Piggyback Fights (2)
The always-popular "Piggyback Fights".

But volleyball all day? Ugh. In addition to my general dislike of volleyball, Randal had had to endure a sports day last fall that was entirely volleyball, and he was not pleased to report back that it was B-O-R-I-N-G. I wasn't therefore looking forward to it; however, I figured I was willing to watch. Really, I mean, it's not like I had any choice.

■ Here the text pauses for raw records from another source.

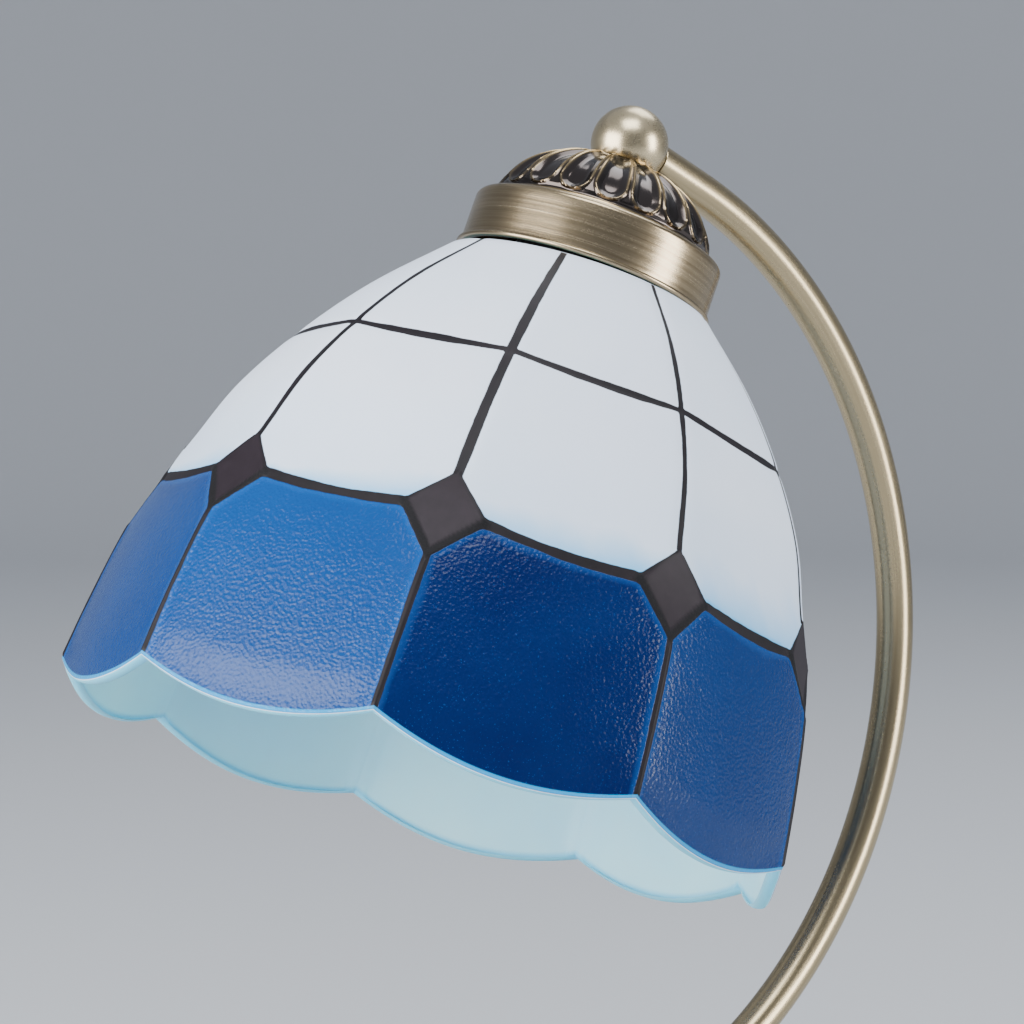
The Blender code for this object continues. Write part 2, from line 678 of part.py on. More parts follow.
def build_lead(upper_centre, lower_centre, head_down):
    """The lead that runs inside the lamp, from the base's outlet to the lampholder."""
    arm = arm_path(6 * MM, 24)
    bend = 4 * MM
    in_holder = -HOLDER_TOP + 4 * MM
    top = rounded([upper_centre + head_down * in_holder, upper_centre, arm[0]], bend)
    shelf = WEIGHT_Z + WEIGHT_T + LEAD_R + 2 * GAP
    dip = WEIGHT_Z + 4.4 * MM
    under_nut = [Vector((0, 0, dip)), Vector((10 * MM, 0, dip))]
    over_weight = [Vector((17 * MM, 0, shelf)), Vector((WEIGHT_R + 3 * MM, 0, shelf))]
    outlet = [Vector((WEIGHT_R + 8 * MM, 0, OUTLET_Z)), Vector((SHELL_R - 6.3 * MM, 0, OUTLET_Z))]
    bottom = rounded([arm[-1], lower_centre] + under_nut + over_weight + outlet, bend)
    path = top[:-1] + arm + bottom[1:]
    place("inner_lead", swept("inner_lead", path, LEAD_R, 6), "lead_sheath")


def main():
    clear_scene()
    lower_centre = Vector((0.0, 0.0, LOWER_BALL_Z))
    upper_centre = Vector((0.0, 0.0, UPPER_BALL_Z))
    head = empty("head_frame", upper_centre, (HEAD_LEAN, HEAD_TILT, 0.0))
    head_down = head.rotation_euler.to_matrix() @ Vector((0.0, 0.0, -1.0))
    glass = empty("glass_frame", upper_centre + Vector((GLASS_SHIFT, 0.0, 0.0)), (0.0, GLASS_TILT, 0.0))
    foot = empty("foot_frame", lower_centre)
    build_arm(upper_centre, lower_centre, head_down)
    build_shade(head, glass)
    build_holder(head)
    build_bulb(head)
    build_base(foot)
    build_switch()
    build_outlet()
    build_lead(upper_centre, lower_centre, head_down)


main()
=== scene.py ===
"""Looks of the table lamp: painted pressed-glass shade, antique brass, bulb, base and studio.

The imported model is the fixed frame.  Pieces that show get fine meshes here, most of them built
in a local frame: HEAD, whose Z is the cap's axis and whose origin is the upper ball's centre,
GLASS, in which the loosely hung shade stands upright, and FOOT, whose origin is the lower
ball's centre.  Everything is in metres.
"""
import json
import math

import bmesh
import bpy
import numpy as np
from mathutils import Matrix, Vector


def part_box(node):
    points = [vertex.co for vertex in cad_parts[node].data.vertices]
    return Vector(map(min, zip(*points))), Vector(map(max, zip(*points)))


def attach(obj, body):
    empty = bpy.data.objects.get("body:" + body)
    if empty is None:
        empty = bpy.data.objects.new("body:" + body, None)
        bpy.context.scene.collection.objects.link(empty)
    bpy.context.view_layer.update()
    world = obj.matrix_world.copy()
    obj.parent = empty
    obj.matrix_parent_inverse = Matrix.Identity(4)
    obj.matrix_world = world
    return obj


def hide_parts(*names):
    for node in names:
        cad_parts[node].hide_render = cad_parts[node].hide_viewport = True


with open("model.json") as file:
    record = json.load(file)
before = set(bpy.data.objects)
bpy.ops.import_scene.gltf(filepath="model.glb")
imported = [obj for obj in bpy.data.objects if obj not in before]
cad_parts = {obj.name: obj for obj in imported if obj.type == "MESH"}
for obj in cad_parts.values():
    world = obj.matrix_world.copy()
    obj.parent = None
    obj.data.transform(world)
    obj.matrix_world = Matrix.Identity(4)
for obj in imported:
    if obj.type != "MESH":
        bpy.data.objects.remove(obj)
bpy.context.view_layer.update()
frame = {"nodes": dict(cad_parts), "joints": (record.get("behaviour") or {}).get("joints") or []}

MM = 0.001
NODES = frame["nodes"]
JOINTS = {joint["name"]: joint for joint in frame["joints"]}

# ------------------------------------------------------------ places, from the frame

BALL_R = 10.0 * MM
BAND_DROP = 39.2 * MM               # from a ball's centre down to its band's lip
swivel = JOINTS["shade_swivel"]
UPPER = Vector(swivel["pos_m"])
AXIS = Vector(swivel["axis"]).normalized()
SHELL_LOW, SHELL_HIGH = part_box("base_shell")
LOWER = Vector((0.0, 0.0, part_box("base_band")[0].z + BAND_DROP))


def local_frame(origin, up):
    """A frame whose Z is up and whose Y is the world's."""
    side = Vector((0.0, 1.0, 0.0))
    across = side.cross(up).normalized()
    turn = Matrix((across, up.cross(across), up)).transposed().to_4x4()
    return Matrix.Translation(origin) @ turn


HEAD = local_frame(UPPER, AXIS)
GLASS_SPOT = UPPER - Vector((2.4 * MM, 0.0, 0.0))
GLASS = Matrix.Translation(GLASS_SPOT) @ Matrix.Rotation(math.radians(22.4), 4, "Y")
FOOT = Matrix.Translation(LOWER)
WORLD = Matrix.Identity(4)


# ------------------------------------------------------------ mesh helpers

def finish(name, bm, body, look, sharp_deg, matrix, node):
    """Make a piece from a bmesh built in a local frame, in place of one node of the frame.

    look is the name of its material, if the mesh doesn't have its own yet.
    """
    mesh = bpy.data.meshes.new(name)
    bm.to_mesh(mesh)
    bm.free()
    finish_mesh(name, mesh, body, look, sharp_deg, matrix, node)


def finish_mesh(name, mesh, body, look, sharp_deg, matrix, node):
    """The same for a piece that is already a mesh."""
    mesh.transform(matrix)
    mesh.shade_smooth()
    mesh.set_sharp_from_angle(angle=math.radians(sharp_deg))
    if look:
        mesh.materials.append(M[look])
    piece = bpy.data.objects.new(name, mesh)
    bpy.context.scene.collection.objects.link(piece)
    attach(piece, body)
    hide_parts(node)


def arc(centre, radius, start_deg, end_deg, steps):
    """Points along an arc."""
    angles = np.radians(np.linspace(start_deg, end_deg, steps + 1))
    return [(centre[0] + radius * math.cos(a), centre[1] + radius * math.sin(a)) for a in angles]


def turned(profile, segments=96, shape=None, closed=True):
    """A bmesh turned about Z from (radius, level) points.

    A profile closes wherever it meets radius 0, and its last point joins the first if closed is
    set.  shape(radius, level, angle) may move a point.  Each point's "spin" attribute holds its place
    on a cylinder unrolled along the profile, in metres, for marks that follow the turning.
    """
    bm = bmesh.new()
    spin = bm.verts.layers.float_vector.new("spin")
    angles = [2 * math.pi * i / segments for i in range(segments)]
    widest = max(radius for radius, _ in profile)
    rows = []
    along = 0.0
    before = profile[0]
    for radius, level in profile:
        along += math.dist(before, (radius, level))
        before = (radius, level)
        row = []
        for angle in angles if radius else angles[:1]:
            r, z = shape(radius, level, angle) if shape else (radius, level)
            vert = bm.verts.new((r * math.cos(angle), r * math.sin(angle), z))
            vert[spin] = (widest * math.cos(angle), widest * math.sin(angle), along)
            row.append(vert)
        rows.append(row)
    following = rows[1:] + rows[:1] if closed else rows[1:]
    for upper, lower in zip(rows, following):
        if len(upper) == len(lower) == 1:
            continue
        for i in range(segments):
            j = (i + 1) % segments
            if len(upper) == 1:
                bm.faces.new((upper[0], lower[i], lower[j]))
            elif len(lower) == 1:
                bm.faces.new((upper[i], lower[0], upper[j]))
            else:
                bm.faces.new((upper[i], lower[i], lower[j], upper[j]))
    bmesh.ops.recalc_face_normals(bm, faces=bm.faces)
    return bm


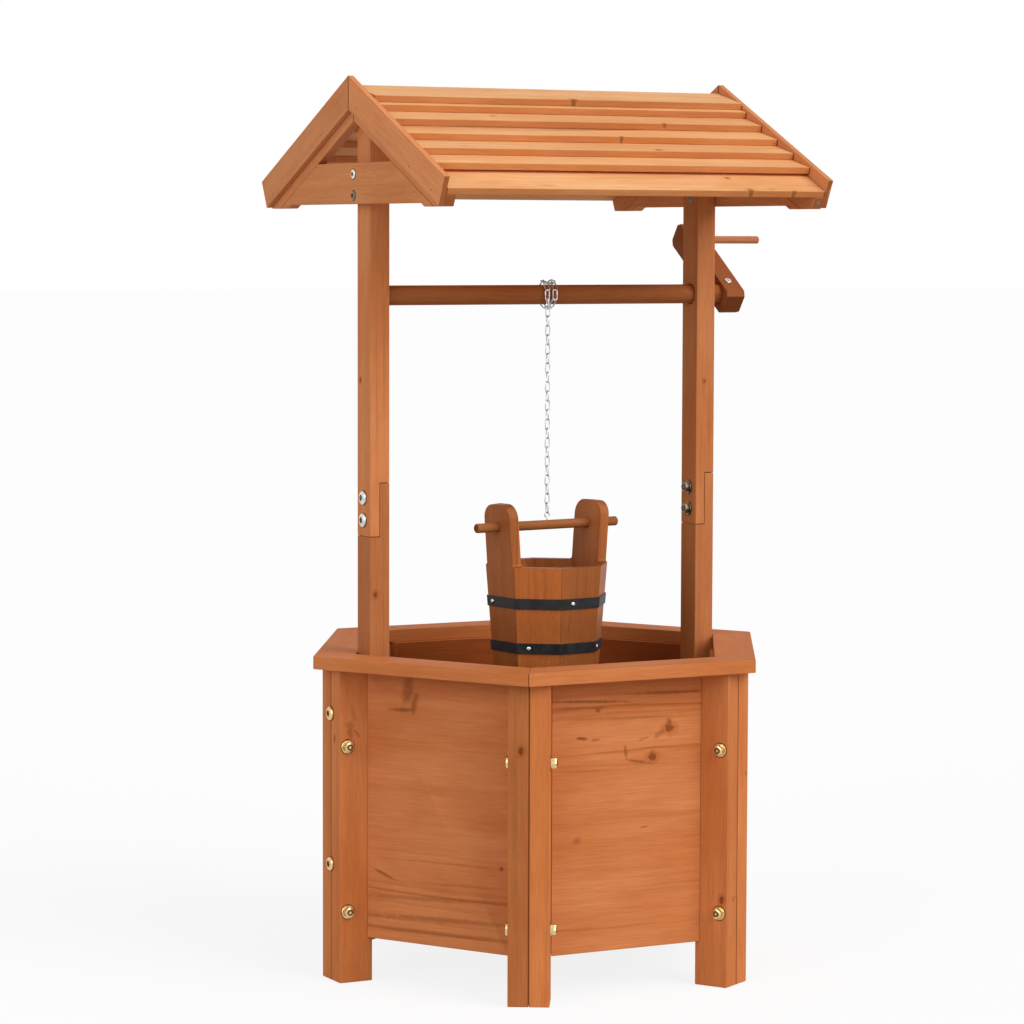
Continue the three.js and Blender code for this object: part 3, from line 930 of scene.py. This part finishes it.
def board_lay(node):
    """Directions of a board's length and width, its ring pitch and the depth of its pith"""
    side = next((s for s in SIDES if node in (f"panel_{s}", f"rim_{s}")), None)
    if side:
        turn = (SIDES.index(side) + 0.5) * LEG_TURN
        width = Z if node.startswith("panel") else -polar(turn)
        return polar(turn + math.pi / 2), width, 4.4, 60
    if node.startswith("leg_strip"):
        side, end = node[len("leg_strip_"):].rsplit("_", 1)
        return Z, polar((SIDES.index(side) + (0 if end == "1" else 1)) * LEG_TURN), 3.6, 60
    if node.startswith(("barge_board", "rafter_pair")):
        run = roof_run(-1 if node in FRONT_BARGE_BOARDS else 1)
        return run, X.cross(run), 4.2, 40
    if node.startswith("tie_beam"):
        return Y, Z, 5.2, 30
    if node.startswith("roof_slat"):
        return X, roof_run(1 if "rear" in node else -1), 4.8, 36
    if node.startswith("post"):
        return Z, Y, 4.0, 50
    if node == "crank_arm":
        return about_x(ARM_TILT), X, 4.0, 30
    return X, Y, 6.0, 50


def board_painted_shades(node, along, across):
    """Painted shade: faces inside the box and between the posts are darker, and so are the slats'
    lower edges
    """
    if node.startswith("panel"):
        return ((across.cross(along), INSIDE_BOX_SHADE),)
    if node.startswith("post"):
        return ((-X if node.endswith("right") else X, BETWEEN_POSTS_SHADE),)
    if node.startswith("roof_slat"):
        return ((across, UNDER_SLAT_SHADE),)
    return ()


def board_grain(node, seed):
    along, across, pitch, pith = board_lay(node)
    grain = Grain(along, across, middle_of(node), pitch * (0.86 + 0.07 * (seed * 3 % 5)), pith)
    grain.knots = KNOTS.get(node, ())
    grain.marks = MARKS.get(node, ())
    grain.edge_knots = EDGE_KNOTS.get(node, ())
    grain.edge_marks = EDGE_MARKS.get(node, ())
    grain.strong = STRONG_LINES.get(node, grain.strong)
    grain.folded = node.startswith("rafter_pair")
    grain.mitred = node.startswith(("rafter_pair", "barge_board"))
    if node.startswith("roof_slat"):
        grain.pith_side = 48.0 if seed % 2 else -48.0
    if node.startswith("leg_strip"):
        grain.joint = -1 if node.endswith("1") else 1
    grain.shades = board_painted_shades(node, along, across)
    return grain


class WELL_OT_boards(bpy.types.Operator):
    """Gives every board its stained fir and rounded edges"""

    bl_idname = "well.boards"
    bl_label = "Boards"

    def execute(self, context):
        stain = context.scene.well_stain
        boards = sorted(name for name in NODES if not name.startswith(NOT_BOARDS))
        for seed, node in enumerate(boards):
            base = next(getattr(stain, part) for start, part in STAIN_OF.items()
                        if node.startswith(start))
            # A board's tone, and for the box floor its painted shade
            tint = BOARD_TONES_AND_SHADE.get(node, 0.96 + 0.02 * (seed * 7 % 5))
            finish = fir(f"fir_{node}", toned(base, tint), seed + 1, board_grain(node, seed))
            crisp = node.startswith("barge_board")
            dress(node, finish, stain.crisp_round if crisp else stain.edge_round)
        return {"FINISHED"}


# Windlass


def turned_along_x(node, chamfer, steps):
    """A smooth rod in place of a CAD one which runs along X"""
    low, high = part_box(node)
    rod = rod_shape((high.z - low.z) / 2, high.x - low.x, chamfer, steps)
    return placed(rod, facing((low.x, (low.y + high.y) / 2, (low.z + high.z) / 2), X))


class WELL_OT_windlass(bpy.types.Operator):
    """Turns the rod and the crank peg, and drives in the crank's screw"""

    bl_idname = "well.windlass"
    bl_label = "Rod and crank"

    def execute(self, context):
        stain = context.scene.well_stain
        rod = turned_along_x("windlass_rod", 0.8 * MM, 48)
        grain = Grain(X, Y, (0, 0, ROD_HEIGHT), 3.4, 14)
        finish = fir("fir_rod", stain.windlass, 71, grain, contrast=0.8, rough=0.5)
        piece = piece_from(rod, "turned_rod", "windlass", finish, smooth=40)
        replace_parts(piece, "windlass_rod")
        peg = turned_along_x("crank_peg", 0.5 * MM, 28)
        finish = fir("fir_peg", stain.peg, 72, Grain(X, Y, middle_of("crank_peg"), 2.6, 12))
        piece = piece_from(peg, "turned_peg", "windlass", finish, smooth=40)
        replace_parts(piece, "crank_peg")
        self.drive_screw(context.scene.well_fastener)
        return {"FINISHED"}

    def drive_screw(self, fastener):
        """The screw stands on the arm's upper narrow edge and holds it on the rod"""
        upward, along = about_x(ARM_TILT + math.pi / 2), about_x(ARM_TILT)
        face = Vector((middle_of("crank_arm").x - 1 * MM, 0, ROD_HEIGHT))
        face += upward * ARM_HALF_WIDTH + along * 3 * MM
        profile = ((0, 0), (3.5, 0), (3.5, 0.7), (3.1, 1.1), (1.3, 1.1), (1.3, 0.1), (0, 0.1))
        screw = turned([(radius * MM, height * MM) for radius, height in profile])
        fitting(placed(screw, facing(face, upward)), "crank_screw",
                metal("zinc_crank_screw", fastener.zinc, 0.25), "windlass")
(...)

Well. Who knew volleyball could be so much fun?

Deck of cards

I forgot that when my school does something like this, they tend to go all out. Here, second- and third-year students had decked out their gym uniforms with various themes. It was hilarious just to walk around all day and see what I could find.


Sannensei boys

Sannensei alien chicks


As for the volleyball itself, there were something like 40 games going on at any one time (until the elimination rounds started in the afternoon), so there was always something to watch.

40 games

See the entire set here.

*Honestly, it's a miracle I ever passed gym class and was allowed to graduate.

Monday, June 04, 2007

Kyoto is coming! Kyoto is coming!

Randal and I are headed off to Kyoto again this coming weekend. We've taken vacation on Friday, so are headed out Thursday night until Sunday evening. Hopefully transportation there and back will go smoother than last weekend's Osaka outing (more on that another time).

So, uh, in anticipation of our upcoming return to Kyoto, I decided to finally post the pictures from our LAST trip to Kyoto, which was, uh, in August. Oops.

If you're wondering why I haven't been posting a lot lately, it's because not much has been going on other than travels here and there, and really - who wants to hear about travels??? Sheesh.